Para além dessas questões, a obviedade: as publicações nas redes sociais falavam mais sobre a celebridade, e pouca coisa sobre o principal propósito do evento; os negros não estavam em evidência. É sobre isso a minha inevitável crítica.
Sabe, eu estou preocupado com as atitudes recorrentes de parcela do povo negro, pois estão sempre dando palco para os brancos. Há páginas e perfis negros que diariamente postam fotos e vídeos de brancos como se as críticas colocassem essas pessoas no ostracismo ou rendessem punições, não percebem que isso só fortalece esses imbecis, porque o mundo está cheio deles, como disse o psiquiatra revolucionário Frantz Fanon.
Lideranças e organizadores de eventos negros precisam refletir seriamente qual a vantagem (se é que existe) em ceder espaços destacados aos brancos nas nossas fileiras de luta. O combate ao racismo é um dever da sociedade em geral. Isso não deve ser objeto de discussão. Para ocorrer mudanças estruturais é necessário o confronto ao poder político, e deve envolver toda a população nessa batalha. No entanto, as identidades devem ser realçadas e respeitadas, porque as demandas radicais diferem de cada grupo marginalizado.

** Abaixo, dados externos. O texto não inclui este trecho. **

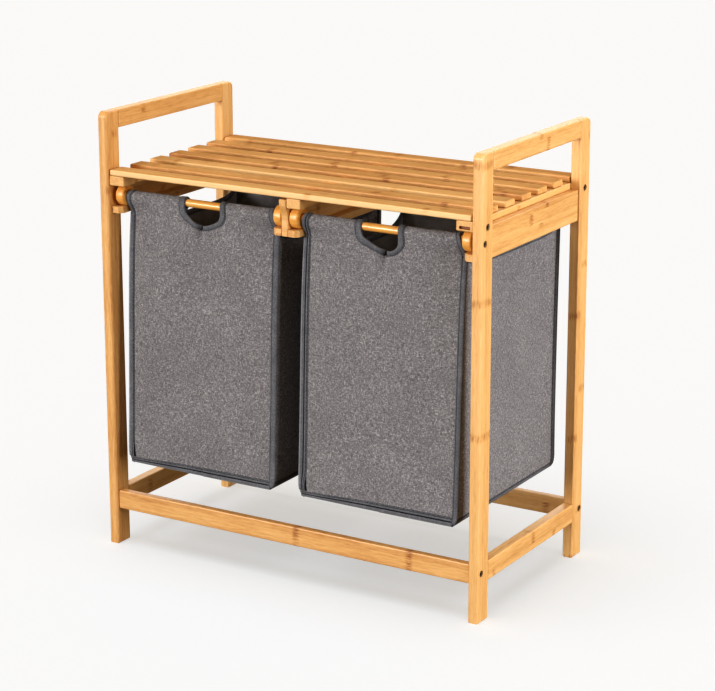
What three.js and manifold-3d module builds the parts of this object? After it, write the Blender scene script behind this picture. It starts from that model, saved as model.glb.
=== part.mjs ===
// Two-bag laundry sorter: a bamboo stand with a slatted shelf, under which two fabric bags
// hang on rods whose wooden discs roll in tracks. Millimetres, +Z up, front towards -Y,
// origin at the middle of the footprint on the floor.

import * as THREE from 'three';
import { RoundedBoxGeometry } from 'three/addons/geometries/RoundedBoxGeometry.js';
import { mergeVertices } from 'three/addons/utils/BufferGeometryUtils.js';
import Module from 'manifold-3d';

const wasm = await Module();
wasm.setup();

// ---------------------------------------------------------------- driving dimensions
const WIDTH = 640;             // over the legs, X
const DEPTH = 330;             // over the legs, Y
const HEIGHT = 670;            // floor to the top of the handles

const GAP = 0.3;               // clearance between two pieces that touch
const EASE = 1.6;              // radius worked on the edges of the boards

const LEG_THICK = 16;          // X
const LEG_DEEP = 30;           // Y
const LEG_CORNER = 9;          // radius of the outer top corner

const HANDLE_HIGH = 27;
const LOW_RAIL_Z = [57, 86];   // bottom and top of all four low rails
const CROSS_RAIL_THICK = 12;
const CROSS_RAIL_INSET = 3;    // behind the legs' outer faces
const SIDE_RAIL_Z = [521, 567];
const SIDE_RAIL_INSET = 3;

const SLAT_COUNT = 7;
const SLAT_WIDE = 28.5;
const SLAT_THICK = 9;
const SHELF_TOP = 585;
const SLAT_END_GAP = 2;        // between a slat's end and the leg
const SHELF_INSET = 1.5;       // first slat behind the legs' front faces

const BATTEN_WIDE = 26;
const MIDDLE_BATTEN_WIDE = 23;
const BATTEN_INSET = 2.5;
const BATTEN_BOTTOM = 561;
const SLOT_WIDE = 17;          // blind slot in the right batten's front end
const SLOT_Z = [564, 568.5];
const SLOT_DEEP = 4;
const SLOT_FROM_LEG = 4;

const WEB_THICK = 11;
const WEB_TOP_DROP = 2.5;      // between the web and the slats
const WEB_NECK = 6.5;          // how far the web's ends draw in below its top
const TRACK_THICK = 10;
const TRACK_TOP = 529;
const TRACK_INSET = 7;
const OUTER_TRACK_WIDE = 17;
const INNER_TRACK_WIDE = 16;
const TRACK_CHAMFER = 5.5;

const DISC_RADIUS = 15.5;
const DISC_THICK = 14;
const DISC_ROUND = 2.6;
const DISC_BORE_DEEP = 10;
const ROD_RADIUS = 6;
const ROD_Y = 142;             // rod axes stand at -ROD_Y and +ROD_Y
const RUNNING_GAP = 0.4;       // disc above its track, sleeve round its rod
const ROLLER_SIDES = 32;
const ROD_SIDES = 24;

const BAG_X = 152;             // bag centres stand at -BAG_X and +BAG_X
const BAG_WIDE = 259;
const BAG_BOTTOM = 137;
const BAG_FRONT_LOW = -158.5;  // the front face leans out towards the floor
const BAG_BACK_LOW = 144;
const CLOTH = 2;
const SLEEVE_WALL = 1.3;
const BAG_SIDE_TOP = 515;      // side panel at its two ends
const BAG_SIDE_SAG = 14;       // and how far its top edge hangs in the middle
const NOTCH_WIDE = 60;
const NOTCH_BOTTOM = 514;
const NOTCH_CORNER = 18;
const NOTCH_OFF_CENTRE = 3;

const BOLT_HEAD_RADIUS = 4.6;
const BOLT_HEAD_LONG = 4;
const BOLT_SHANK_RADIUS = 2.5;
const BOLT_SUNK = 1;           // head below the wood's surface
const SOCKET_RADIUS = 2.4;
const SOCKET_DEEP = 2.4;
const BOLT_SIDES = 16;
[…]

Diante disso, e sabedores de que uma das facetas do racismo é o protagonismo que os brancos recebem na sociedade, não faz sentido permitirmos o destaque deles na nossa luta. Sem contar que a nossa atenção precisa ser permanente, o antirracismo branco tornou-se meio de ascensão e manutenção do lugar de privilégios. Inúmeros brancos estão no meio da luta interessados em construírem capital simbólico e granjearem oportunidades econômicas: palestras, cursos, livros, cargos públicos, etc. Não podemos permitir.
Os brancos que queiram contribuir com a luta devem mobilizar os seus pares e construir maneiras de romper o pacto racista, e procurem se debruçar sobre os próprios comportamentos individuais, pois esses têm o potencial de mitigar problemas que colocam em desvantagem os negros no cotidiano. E no nosso caso, basta de servir de palanque para antirracista branco.